Object modeling scripts

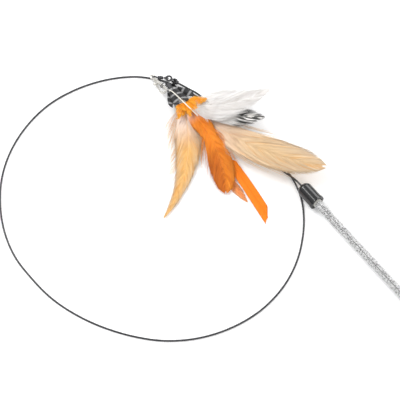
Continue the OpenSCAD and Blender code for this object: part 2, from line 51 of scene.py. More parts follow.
def clouded(name, dark, light, scale, rough, detail=2, ramp=(0, 1), metallic=0.0, specular=0.5,
            bump=0.0, bump_depth=0.1 * mm):
    """A finish that clouds from a dark to a light tone. Its roughness is one value or, as a
    pair, follows the same clouds, and so does a fine bump."""
    made, n, link, skin = new_finish(name)
    skin.inputs["Metallic"].default_value = metallic
    skin.inputs["Specular IOR Level"].default_value = specular
    place = n.new("ShaderNodeTexCoord")
    cloud = n.new("ShaderNodeTexNoise")
    cloud.inputs["Scale"].default_value = scale
    cloud.inputs["Detail"].default_value = detail
    link.new(place.outputs["Object"], cloud.inputs["Vector"])
    tone = n.new("ShaderNodeValToRGB")
    for stop, position, colour in zip(tone.color_ramp.elements, ramp, (dark, light)):
        stop.position = position
        stop.color = (*colour, 1)
    link.new(cloud.outputs["Fac"], tone.inputs["Fac"])
    link.new(tone.outputs["Color"], skin.inputs["Base Color"])
    if isinstance(rough, tuple):
        dull = n.new("ShaderNodeMapRange")
        dull.inputs["To Min"].default_value, dull.inputs["To Max"].default_value = rough
        link.new(cloud.outputs["Fac"], dull.inputs["Value"])
        link.new(dull.outputs["Result"], skin.inputs["Roughness"])
    else:
        skin.inputs["Roughness"].default_value = rough
    if bump:
        relief = n.new("ShaderNodeBump")
        relief.inputs["Strength"].default_value = bump
        relief.inputs["Distance"].default_value = bump_depth
        link.new(cloud.outputs["Fac"], relief.inputs["Height"])
        link.new(relief.outputs["Normal"], skin.inputs["Normal"])
    return made


def dress(names, finish):
    """Gives the CAD pieces of these names one finish."""
    for name in names:
        nodes[name].data.materials.clear()
        nodes[name].data.materials.append(finish)


def link_mesh(name, mesh):
    """Puts a mesh or curve into the scene as the active, selected object."""
    made = bpy.data.objects.new(name, mesh)
    bpy.context.scene.collection.objects.link(made)
    bpy.ops.object.select_all(action="DESELECT")
    made.select_set(True)
    bpy.context.view_layer.objects.active = made
    return made


# Table and light: a pale table top under soft light from above, seen from the front and
# well above, from so far off that near and far things keep the same scale.
table_middle = Vector((-0.077, 0.020, 0.0))
camera_distance = 2.2
camera_rise = math.radians(60)
seen_width = 0.28
sensor_width = 36
towards_camera = Vector((0, -math.cos(camera_rise), math.sin(camera_rise)))
bpy.ops.object.camera_add(
    location=table_middle + camera_distance * towards_camera,
    rotation=(math.pi / 2 - camera_rise, 0, 0),
)
camera = bpy.context.object
camera.data.sensor_width = sensor_width
camera.data.lens = sensor_width * camera_distance / seen_width
camera.data.clip_start = 0.05
bpy.context.scene.camera = camera
bpy.context.scene.view_settings.view_transform = "Standard"

soft_lamps = [
    ("window_lamp", (-0.75, 0.35, 0.95), 0.55, 7.5),
    ("front_lamp", (0.55, -0.75, 1.0), 0.8, 4.0),
    ("back_lamp", (0.35, 0.9, 0.7), 0.6, 4.0),
]
for name, place, size, power in soft_lamps:
    bpy.ops.object.light_add(type="AREA", location=place)
    lamp = bpy.context.object
    lamp.name = name
    lamp.data.size = size
    lamp.data.energy = power
    lamp.rotation_euler = (table_middle - Vector(place)).to_track_quat("-Z", "Y").to_euler()

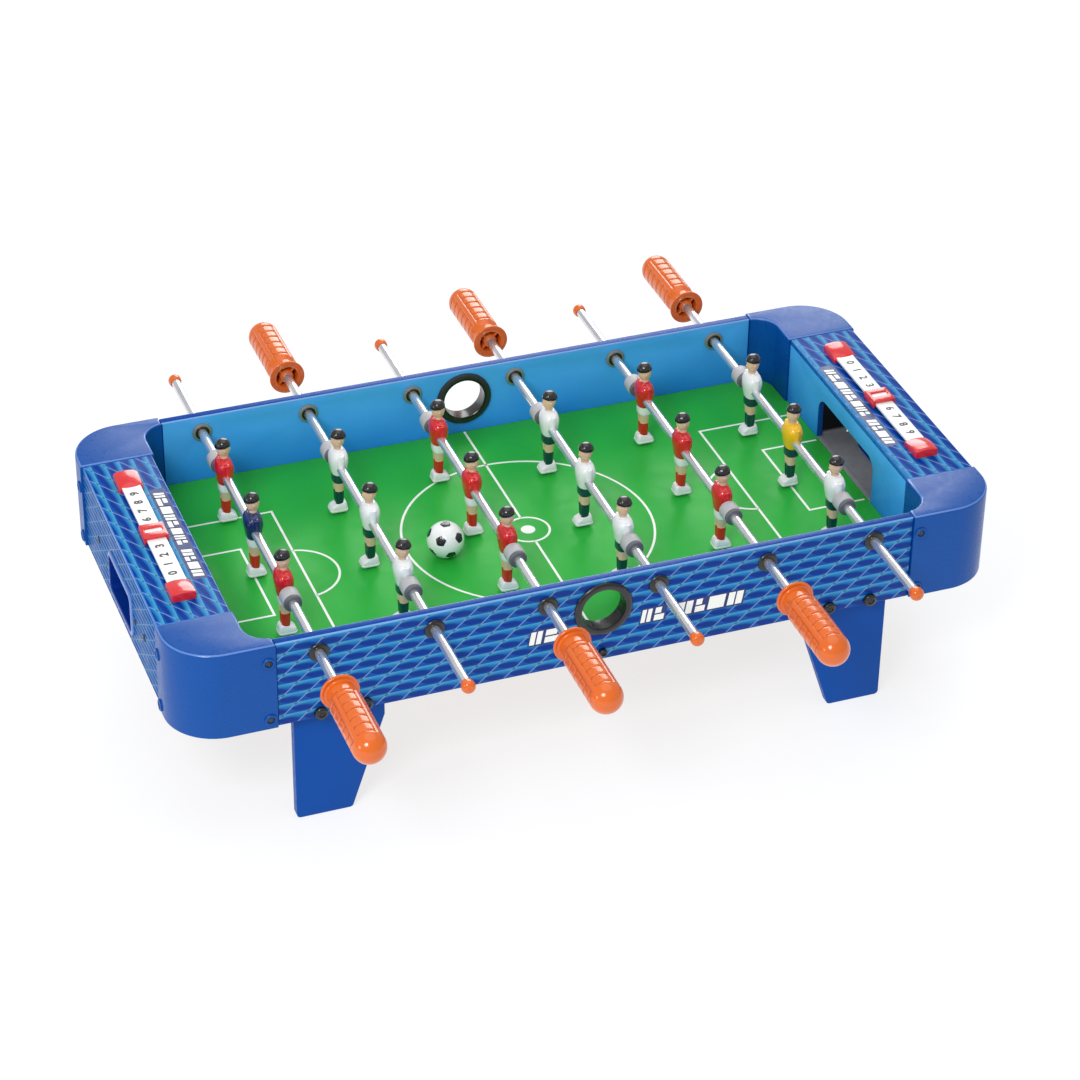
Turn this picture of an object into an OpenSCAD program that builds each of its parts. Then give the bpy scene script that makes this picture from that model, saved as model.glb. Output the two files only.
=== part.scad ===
// Tabletop foosball table: a shallow framed body on four board legs, with six rods that slide and
// spin, two bead-style scorers that slide on the end tops, and a loose ball.
// Frame: millimetres, origin at the centre of the footprint on the surface that the table stands on,
// +X along the length, +Y across to the far long side, +Z up.

/* [Body] */
// Length between the outer faces of the two end walls
body_l = 690; // [650:1:740]
// Width between the outer faces of the two long side panels
body_w = 344; // [330:1:360]
// Height of the top edge above the floor
body_top = 178; // [172:1:184]
// Height of the side panels
panel_h = 77; // [72:1:80]
// Thickness of the side panels
panel_t = 8.5; // [8:0.5:10]
// Thickness of the end walls
end_t = 5; // [4:0.5:6]
// Depth of the boxed space behind each goal, from the outer face to the pitch
end_depth = 58.3; // [56:0.1:62]
// Thickness of the board that covers each end
end_top_t = 4; // [3:0.5:5]
// Width of the flat end panels between two corner pieces
end_w = 238; // [230:1:244]

/* [Corners] */
// Distance from the middle of the table to the joint of a side panel and a corner piece
corner_x = 267; // [264:1:270]
// How far the corner pieces stand proud of the panels
corner_proud = 2; // [1:0.5:3]
// Outer radius of the corner pieces in plan
corner_r = 42; // [36:1:46]
// Inner radius of the corner pieces in plan
corner_in_r = 20; // [16:1:20]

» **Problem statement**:
Gather each line of the records holding the string "into".

» **Response to this exercise**:
    """Puts a mesh or curve into the scene as the active, selected object."""
Turn this picture of an object into an OpenSCAD program that builds each of its parts. Then give the bpy scene script that makes this picture from that model, saved as model.glb. Output the two files only.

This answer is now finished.